[start Task data]
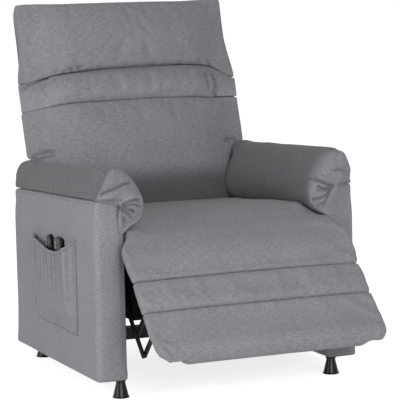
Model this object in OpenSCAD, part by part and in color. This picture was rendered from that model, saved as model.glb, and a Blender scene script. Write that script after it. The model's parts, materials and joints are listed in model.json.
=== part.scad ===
// Powered recliner armchair with padded arms, a split back and a chaise footrest.
// Left and right are as seen by someone who stands in front of the chair.
// Every outline is laid out with y = 0 at the front of the arms and z = 0 on the floor,
// and is then moved back by mid_y, so that the origin is under the middle of the chair.

/* [Arms] */
// Clear width between the two arm boxes
seat_opening = 626; // [600:1:680]
// Width of each arm box
arm_width = 87; // [76:1:110]
// Depth of each arm box, front to rear
arm_depth = 720; // [700:1:740]
// Height of the arm box at its front edge
arm_height = 562; // [556:1:575]
// Fall of the arm top towards the rear, in degrees
arm_slope = 2.6; // [2:0.1:3.4]
// Rounding of the upright corners of the arm box
arm_corner = 14; // [10:1:20]
// Thickness of the padded fabric cover of the arm
arm_skin = 8; // [6:1:10]
// Height of the padded roll above the arm box
arm_pad_height = 91; // [75:1:100]
// How far the padded roll hangs over the seat
arm_pad_overhang = 52; // [40:1:56]
// How far the padded roll stands in front of the arm box
arm_pad_nose = 30; // [15:1:34]

/* [Feet] */
// Height of each foot
foot_height = 50; // [40:1:70]
// Diameter of a foot at the floor
foot_floor_d = 49; // [40:1:60]
// Diameter of a foot where it meets the arm
foot_top_d = 26; // [22:1:34]
// Diameter of the foot's screw stud
foot_stud_d = 8; // [6:1:10]
// Length of the foot's screw stud
foot_stud_length = 26; // [18:1:34]
// Distance of each front foot from the front of the arm
front_foot_inset = 20; // [19:1:40]
// Distance of each rear foot from the rear of the arm
rear_foot_inset = 33; // [19:1:50]
// Distance of each foot from the inner side of the arm
foot_side_inset = 18; // [17:1:44]

/* [Pocket] */
// Length of the side pocket, front to rear
pocket_length = 372; // [340:1:400]
// Distance of the pocket from the front of the arm
pocket_front = 154; // [120:1:180]
// Height of the pocket's lower seam
pocket_bottom = 160; // [130:1:200]
// Height of the pocket's mouth at its front end
pocket_mouth_front = 436; // [420:1:450]
// Height of the pocket's mouth at its rear end
pocket_mouth_rear = 412; // [405:1:425]
// Height of the pocket's mouth where it sags most
pocket_mouth_low = 386; // [376:1:392]
// How far the pocket stands off the arm
pocket_bulge = 22; // [20:1:26]
// Thickness of the pocket cloth
pocket_cloth = 2.5; // [1.5:0.1:3]

/* [Hand controls] */
// Width of each hand control
handset_width = 62; // [50:1:68]
// Length of each hand control
handset_length = 150; // [120:1:180]
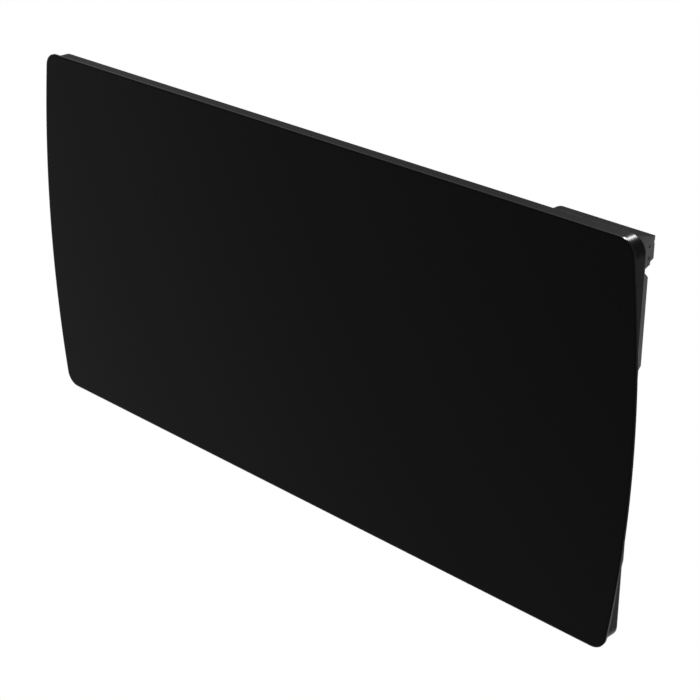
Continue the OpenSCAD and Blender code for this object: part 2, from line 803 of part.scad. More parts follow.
[end Task data]
**Your objective**
From the first line above through the line that contains "arm_pad_nose = 30; // [15:1:34]", quote each line exactly. Output nothing more.

**Exercise solution**
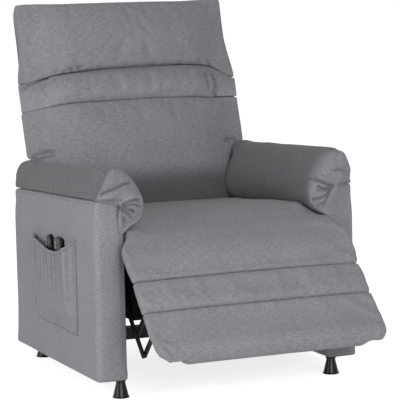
Model this object in OpenSCAD, part by part and in color. This picture was rendered from that model, saved as model.glb, and a Blender scene script. Write that script after it. The model's parts, materials and joints are listed in model.json.
=== part.scad ===
// Powered recliner armchair with padded arms, a split back and a chaise footrest.
// Left and right are as seen by someone who stands in front of the chair.
// Every outline is laid out with y = 0 at the front of the arms and z = 0 on the floor,
// and is then moved back by mid_y, so that the origin is under the middle of the chair.

/* [Arms] */
// Clear width between the two arm boxes
seat_opening = 626; // [600:1:680]
// Width of each arm box
arm_width = 87; // [76:1:110]
// Depth of each arm box, front to rear
arm_depth = 720; // [700:1:740]
// Height of the arm box at its front edge
arm_height = 562; // [556:1:575]
// Fall of the arm top towards the rear, in degrees
arm_slope = 2.6; // [2:0.1:3.4]
// Rounding of the upright corners of the arm box
arm_corner = 14; // [10:1:20]
// Thickness of the padded fabric cover of the arm
arm_skin = 8; // [6:1:10]
// Height of the padded roll above the arm box
arm_pad_height = 91; // [75:1:100]
// How far the padded roll hangs over the seat
arm_pad_overhang = 52; // [40:1:56]
// How far the padded roll stands in front of the arm box
arm_pad_nose = 30; // [15:1:34]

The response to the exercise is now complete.